Military personnel from the Democratic Karen Buddhist Army (DKBA), an ethnic militia battling Myanmar’s military junta, take part in a traditional New Year’s parade on the Myanmar-Thai border

This past week, the Burmese generals captured global media attention by apparently stepping down from their posts in anticipation of the upcoming national elections, the country’s first in two decades. Of course, the stepping down, which includes around fifteen top army men, is something of a fiction; the military is controlling most aspects of the election, and certainly the military’s favored party is going to win the poll, but even a relatively cosmetic change in unchanging Burma makes news.

The generals’ decision shouldn’t be ignored – even a small window of political opening might set the stage for some independent-minded politicians to join the new parliament. However, the stepping down has overshadowed a potentially much more serious – and dangerous – decision by the regime. According to reports in Burma publications like the Irrawaddy, the regime recently warned the many ethnic insurgent armies operating on Burma’s frontiers, some of which have as many as 20,000 men under arms, that the junta will attack them next month if they don’t essentially disarm and join a junta-controlled border guard force. The militias, most of whom have had a shaky cease-fire with the junta for over a decade, thus far have refused.

In fact, the largest of the ethnic minority militias are reportedly  gearing up for battle, importing new weapons and buying weapons transporters, and joining forces in tentative alliances to battle the Burmese military.

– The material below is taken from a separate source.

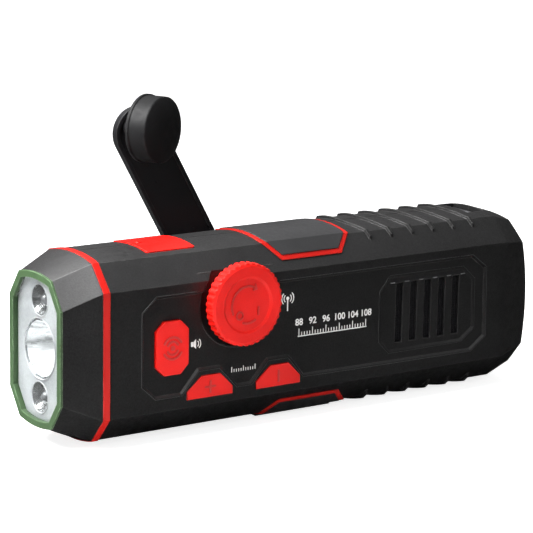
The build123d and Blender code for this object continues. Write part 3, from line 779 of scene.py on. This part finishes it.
def edge_lines():
    """Painted shade and highlight: dark lines along the panel and grille edges, a lighter painted
    highlight line just outside each, and a painted highlight along the lip of the dial groove.
    """
    # painted shade: dark lines on the panel and grille edges
    panel_line("panel_outline_shade", PANEL_OUTLINE, right_z=18.55, left_z=18.5,
               y=-0.02248, radius=0.00013, material=seam_and_edge_shade)
    panel_line("panel_outline_highlight", grown(PANEL_OUTLINE, 0.34), right_z=18.9, left_z=18.85,
               y=-0.02249, radius=0.00009, material=painted_edge_highlight)
    side_line("grille_outline_shade", GRILLE_OUTLINE + GRILLE_OUTLINE[:1],
              y=-0.02169, radius=0.00011, material=seam_and_edge_shade)
    # painted highlight just outside the grille edge
    highlight_outline = grown(GRILLE_OUTLINE, 0.3)
    side_line("grille_outline_highlight", highlight_outline + highlight_outline[:1], y=-0.02170, radius=0.00006, material=painted_edge_highlight)
    groove = [on_circle(16.15, math.radians(degrees), centre=(69.3, 12.9))
              for degrees in range(-158, 19, 2)]
    side_line("dial_groove_highlight", groove, y=-0.02170, radius=0.00008, material=painted_edge_highlight)


def painted_grille_bar_glints():
    """Painted highlights: small light-grey prisms at the upper ends of the grille bars, standing
    in for glints on their bevelled tops.
    """
    first_x, pitch, z = 138.5, 6.65, 12.0
    glint_outlines = [rounded_box(first_x + pitch * i - SIDE_X, z + SIDE_Z, 2.1, 0.42, corner=0.1)
            for i in range(6)]
    add_relief("painted_grille_bar_glints", [(Vector((0, -0.0212, 0)), glint_outlines)], 0.12, label_and_glint_grey)


def housing_ridges():
    """Rings round the tapered crank housing."""
    base_y, base_radius = 0.0225, 0.0190
    end_radius, length = 0.0162, 0.0115
    taper = (base_radius - end_radius) / length
    low, high = corners("crank_housing")
    centre = ((low.x + high.x) / 2, (low.z + high.z) / 2)
    for k, y in enumerate((0.0248, 0.0274, 0.0300, 0.0326)):
        radius = base_radius - (y - base_y) * taper
        ring = [on_circle(radius, 2 * math.pi * i / 96, centre) for i in range(97)]
        add_tube("housing_ridge_%d" % k, [(x, y, z) for x, z in ring], 0.00032,
                 materials["black_shell"])


def rear_details():
    """Blank plate and a row of upright ridges on the +Y face."""
    rear_y = corners("rear_shell")[1].y
    middle_z = SIDE_Z * MM
    plate = rounded_box(0, 0, 30, 15, corner=1.6)
    add_relief("rear_plate", [(Vector((0.048, rear_y, middle_z)), [plate])], 0.25,
               label_and_glint_grey, right=-X)
    ridges = []
    for i in range(7):
        length = 26 - abs(i - 3) * 1.5
        origin = Vector((-0.068 + i * 0.0042, rear_y, middle_z))
        ridges.append((origin, [rounded_box(0, 0, 1.5, length, corner=0.7)]))
    add_relief("rear_ridges", ridges, 0.3, materials["black_shell"], right=-X)


parting_line()
edge_lines()
painted_grille_bar_glints()
housing_ridges()
rear_details()


# ------------------------------------------------------------------ stage
def add_floor():
    bm = bmesh.new()
    bmesh.ops.create_grid(bm, x_segments=2, y_segments=2, size=6.0)
    mesh = bpy.data.meshes.new("floor")
    bm.to_mesh(mesh)
    bm.free()
    floor = add_object("floor", mesh, floor_material())
    floor.location.z = -0.0001


def add_area_light(name, place, target, size, power, height=None):
    """White area light aimed at target; height makes it a rectangle."""
    light = bpy.data.lights.new(name, "AREA")
    light.energy = power
    light.size = size
    if height:
        light.shape = "RECTANGLE"
        light.size_y = height
    light.color = (1, 1, 1)
    ob = bpy.data.objects.new(name, light)
    ob.location = place
    ob.rotation_euler = (Vector(target) - Vector(place)).to_track_quat("-Z", "Y").to_euler()
    bpy.context.scene.collection.objects.link(ob)


def add_world():
    """White world: full for the camera, a vertical gradient in reflections, dim otherwise."""
    world = bpy.data.worlds.new("studio")
    bpy.context.scene.world = world
    world.use_nodes = True
    g = Graph(world.node_tree)
    direction = g.node("TexCoord").outputs["Generated"]
    up = g.node("SeparateXYZ", {0: direction}).outputs["Z"]
    gradient = g.remap(up, span=(0.15, 0.95), to=(0.05, 0.60))
    rays = g.node("LightPath").outputs
    strength = g.mix_float(rays["Is Glossy Ray"], a=0.39, b=gradient)
    strength = g.mix_float(rays["Is Camera Ray"], a=strength, b=1.0)
    g.wire(world.node_tree.nodes["Background"], {"Strength": strength, "Color": (1, 1, 1, 1)})


def add_camera():
    place = (-0.4873, -0.6864, 0.2296)
    right = (0.821, -0.5707, 0.0169)
    up = (0.1043, 0.1789, 0.9783)
    back = (-0.5614, -0.8014, 0.2064)
    data = bpy.data.cameras.new("camera")
    data.lens = 158.8
    data.sensor_width = 36.0
    data.clip_start = 0.05
    camera = bpy.data.objects.new("camera", data)
    turn = Matrix((right, up, back)).transposed()
    camera.matrix_world = Matrix.Translation(place) @ turn.to_4x4()
    bpy.context.scene.collection.objects.link(camera)
    bpy.context.scene.camera = camera


add_floor()
add_area_light("key_top", (-0.25, 0.03, 0.34), (-0.09, 0, 0.06), size=0.30, power=5.8,
               height=0.30)
add_area_light("top_broad", (0.02, 0.45, 0.75), (-0.03, 0, 0.05), size=0.5, power=0.9)
add_area_light("fill_left", (-0.95, -0.05, 0.30), (-0.10, 0, 0.035), size=0.45, power=0.9)
add_area_light("front_soft", (0.10, -1.1, 0.80), (0, 0, 0.04), size=0.4, power=1.5)
add_world()
add_camera()
bpy.context.scene.view_settings.view_transform = "Standard"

The most powerful of the groups, the United Wa State Army, also considered one of the largest narcotrafficking organizations in the world, has the potential to give the Burmese military a serious fight, one that could trigger widespread and prolonged instability in northeastern Burma, destabilizing areas of China as well, and triggering massive refugee outflows into China, the likes of which Beijing has little interest in handling.

Despite this potential disaster, there has been little focus on the ethnic areas in the run-up to Burma’s coming election. The ethnic minority armies, for their part, are mostly keeping mum. “We don’t know what they will do next,” one UWSA official told the Irrawaddy. “Our reaction will depend on their [the junta’s] next move.” And quite possibly, that move will be a disaster.